The Foreign Ministry of Russia claimed on Thursday to have “started” working on setting up a virtual debate between the country’s leader, Vladimir Putin, and American counterpart Joe Biden – an invitation Biden has not and is unlikely to accept.
Putin personally invited Biden to a “dialogue,” broadcast live on global internet platforms, in response to Biden agreeing in an interview this week that Putin can accurately be described as a “killer.” Putin insisted this debate would have to take place either on Friday or Monday as soon as possible, as he hoped to “rest” during the weekend.
Neither Biden personally nor the White House has accepted the invitation, stating only that Biden had plans to travel on Friday. This has not stopped the Foreign Ministry from unspecified planning to make the event happen.
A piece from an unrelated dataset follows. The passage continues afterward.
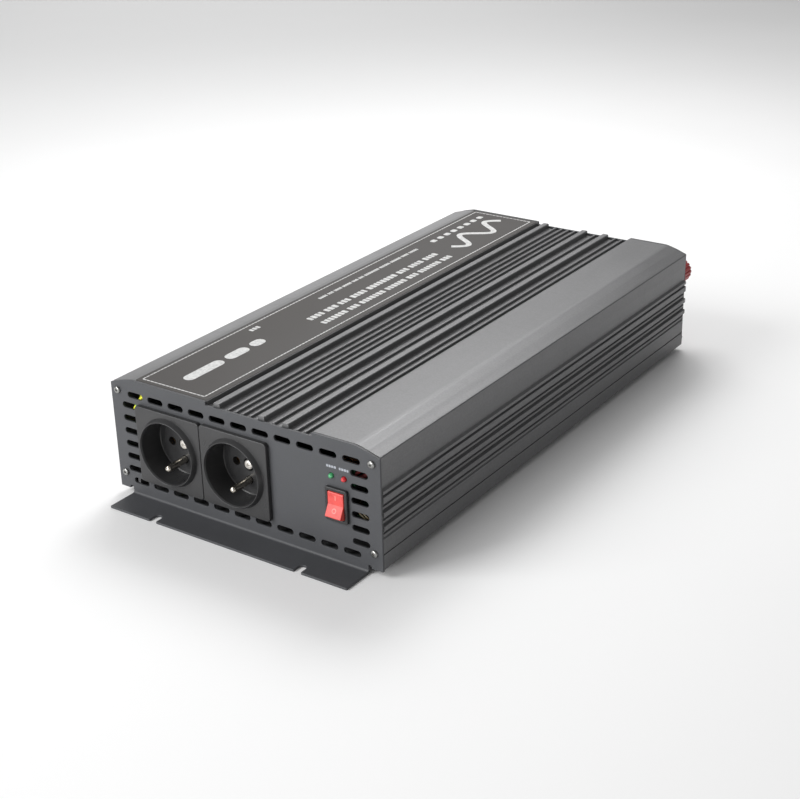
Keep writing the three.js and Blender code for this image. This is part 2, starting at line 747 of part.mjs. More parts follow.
function outputChoke() {
  const { x, y, inner, outer, height } = CHOKE;
  return turnedUp(ring(inner, outer, BOARD_TOP, BOARD_TOP + height), x, y, 20);
}

// A power transistor that stands on the board with its back on the cover's side wall
function transistor(side, y) {
  const { width, height, thick } = TRANSISTOR;
  const low = 19;
  const faces = [side * (INNER_X - thick), side * INNER_X].sort((a, b) => a - b);
  return box(...faces, y - width / 2, y + width / 2, low, low + height);
}

function earthWire() {
  return lead(1.3, [
    [-54.9, -166, 26], [-62, -160, 22], [-76, -165, 32], [-86.5, -180, 48], [-85.5, -186.5, 59],
    [-79.5, -187.5, 68.6], [-66, -182, 70.6], [-50, -165, 69], [-40, -140, 55], [-50, -120, 30],
    [-58, -112, BOARD_TOP + 1.5],
  ], 26);
}

function batteryLead(x, boardX) {
  return lead(3, [
    [x, COVER_END - 21.6, TERMINAL.z], [x, COVER_END - 32, TERMINAL.z - 2],
    [boardX + 2, COVER_END - 44, TERMINAL.z - 16], [boardX, COVER_END - 46, BOARD_TOP + 12],
    [boardX, COVER_END - 46, BOARD_TOP + GAP],
  ], 16);
}

// ---------------------------------------------------------------- assembly

const SIDES = ["left", "right"];

function addCase() {
  part("top_shell", topShell(), COVER);
  part("bottom_tray", bottomTray(), COVER);
  part("label_plate", labelPlate(), LABEL);
  part("front_panel", frontPanel(), PANEL);
  part("rear_panel", rearPanel(), PANEL);
  for (const [end, word] of [[-1, "front"], [1, "rear"]]) {
    let number = 1;
    for (const z of [CORNER.top, CORNER.bottom]) {
      for (const x of [-CORNER.x, CORNER.x]) {
        part(`${word}_screw_${number++}`, panelScrew(end, x, z), BRIGHT);
      }
    }
  }
}

function addSockets() {
  SOCKET.xs.forEach((x, i) => {
    const side = SIDES[i];
    part(`socket_${side}`, socketHousing(x), BLACK);
    part(`earth_pin_${side}`, earthPin(x), BRIGHT);
    part(`socket_screw_${side}`, socketScrew(x), BRIGHT);
    part(`contact_${side}_1`, contactSleeve(x - CONTACT.spacing), BRASS);
    part(`contact_${side}_2`, contactSleeve(x + CONTACT.spacing), BRASS);
  });
}

function addSwitchAndLamps() {
  part("switch_housing", switchHousing(), BLACK);
  part("switch_rocker", rocker(), RED);
  part("lamp_green", lamp(LAMP.xs[0]), GREEN);
  part("lamp_red", lamp(LAMP.xs[1]), RED);
  part("lamp_board", lampBoard(), BOARD_GREEN);
}

function addFans() {
  FAN.xs.forEach((x, i) => {
    part(`fan_frame_${SIDES[i]}`, fanFrame(x), BLACK);
    part(`fan_rotor_${SIDES[i]}`, fanRotor(x), BLACK);
    part(`fan_guard_${SIDES[i]}`, fanGuard(x), BRIGHT);
  });
}

function addTerminals() {
  [["positive", RED], ["negative", BLACK]].forEach(([pole, finish], i) => {
    const x = TERMINAL.xs[i];
    part(`${pole}_base`, terminalBase(x), finish);
    part(`${pole}_stud`, terminalStud(x), BRASS);
    part(`${pole}_washer`, terminalWasher(x), BRIGHT);
    part(`${pole}_cap`, terminalCap(x), finish);
    part(`${pole}_lead`, batteryLead(x, x - 8), finish);
  });
  part("earth_screw", earthScrew(), BRIGHT);
}

function addInside() {
  part("main_board", mainBoard(), BOARD_GREEN);
  CORE.xs.forEach((x, i) => {
    part(`transformer_core_${i + 1}`, transformerCore(x), FERRITE);
    part(`transformer_winding_${i + 1}`, transformerWinding(x), COPPER);
  });
  CAPACITORS.xs.forEach((x, i) => part(`capacitor_${i + 1}`, capacitor(x), CAN));
  part("output_choke", outputChoke(), COPPER);
  [-1, 1].forEach((side, s) => {
    TRANSISTOR.ys.forEach((y, i) => {
      part(`transistor_${SIDES[s]}_${i + 1}`, transistor(side, y), BLACK);
    });
  });
  part("earth_wire", earthWire(), EARTH_YELLOW);
}

addCase();
addSockets();
addSwitchAndLamps();
addFans();
addTerminals();
addInside();

export default inverter;
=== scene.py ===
import json
import math
import random

import bmesh
import bpy
from mathutils import Matrix, Vector
from mathutils.geometry import delaunay_2d_cdt


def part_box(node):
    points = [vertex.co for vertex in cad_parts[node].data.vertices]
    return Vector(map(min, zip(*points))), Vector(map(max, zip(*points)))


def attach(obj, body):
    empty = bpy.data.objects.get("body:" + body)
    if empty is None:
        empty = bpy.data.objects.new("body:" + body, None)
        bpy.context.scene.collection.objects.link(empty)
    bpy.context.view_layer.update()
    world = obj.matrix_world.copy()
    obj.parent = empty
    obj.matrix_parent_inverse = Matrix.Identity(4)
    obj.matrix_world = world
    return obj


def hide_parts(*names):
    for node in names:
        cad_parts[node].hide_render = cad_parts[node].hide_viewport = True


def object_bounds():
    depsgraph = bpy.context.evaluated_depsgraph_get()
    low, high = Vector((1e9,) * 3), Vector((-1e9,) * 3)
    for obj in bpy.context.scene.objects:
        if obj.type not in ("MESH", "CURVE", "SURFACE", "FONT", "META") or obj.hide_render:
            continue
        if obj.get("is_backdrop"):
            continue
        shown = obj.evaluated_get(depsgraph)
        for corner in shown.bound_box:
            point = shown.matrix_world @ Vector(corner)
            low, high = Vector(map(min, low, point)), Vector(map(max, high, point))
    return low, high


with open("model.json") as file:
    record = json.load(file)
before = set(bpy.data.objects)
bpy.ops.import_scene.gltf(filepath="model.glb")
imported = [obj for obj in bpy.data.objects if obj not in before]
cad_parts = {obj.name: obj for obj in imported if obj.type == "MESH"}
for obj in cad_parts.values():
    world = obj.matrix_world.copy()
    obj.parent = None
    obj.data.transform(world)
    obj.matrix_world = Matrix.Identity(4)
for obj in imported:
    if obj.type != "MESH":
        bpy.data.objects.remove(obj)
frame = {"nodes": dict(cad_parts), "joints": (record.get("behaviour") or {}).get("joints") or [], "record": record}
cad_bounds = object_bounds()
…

Russian news network TASS claimed to have reached out to the Foreign Ministry on Thursday, asking if any preliminary measures are being taken to ensure that the dialogue takes place. Unnamed sources replied, “yes, we have already started.”
Kremlin spokesman Dmitry Peskov added some details on Putin’s proposal on Friday, stating that Biden’s lack of an answer on it did not mean that it could not happen and that it would most likely happen on Monday since White House Press Secretary Jen Psaki had noted that Biden had travel plans on Friday.
“This means that it [the discussion] cannot take place today. But as President Putin said, it’s either Friday or Monday, because on the weekend, Putin won’t be in very comfortable conditions to organize communication with the US president,” Peskov told reporters, “so Monday is still an option. Another option is [to hold the talks] at any time convenient for the US president.”
“You know, there are open and secure channels. There are secure video channels that can be opened to the public. Actually, Putin meant a public conversation that would be open to the people of the two countries,” Peskov added.
Peskov added that Russian diplomats are working to communicate with their American counterparts to make the discussion happen, so Moscow is engaging in behind-the-scenes overtures as well as Putin’s apparently spontaneous remarks.
Peskov did clarify that, while Russia is moving to make the talks happen, Moscow will consider no clear answer from Washington as decline to the invitation.
Putin’s request was for a public talk from their respective capitals offered few details. In extending the invitation to Biden, Putin exhibited impatience, stating it should happen as soon as possible.
“I wouldn’t put this off for too long. I want to go to the taiga on the weekend to get some rest, but we could do it tomorrow or, let’s say, on Monday,” Putin said on Russian station Rossiya-24 on Thursday. “Please, we are ready at any time convenient for the Americans, I will give the corresponding directive right now to the Ministry of Foreign Affairs [of Russia].”
The invitation was a response to remarks that Biden made during an interview broadcast this week with former Democrat Party operative George Stephanopoulos in which he threatened Putin with paying an unspecified “price” for international misdeeds.
While Putin’s response was tepid, Peskov expressed outrage in response to the interview, calling Biden’s remarks “very bad.” The Russian Foreign Ministry recalled its ambassador to Washington as well, not specifying that the interview was the reason but insisting that bilateral ties were “in a difficult state.”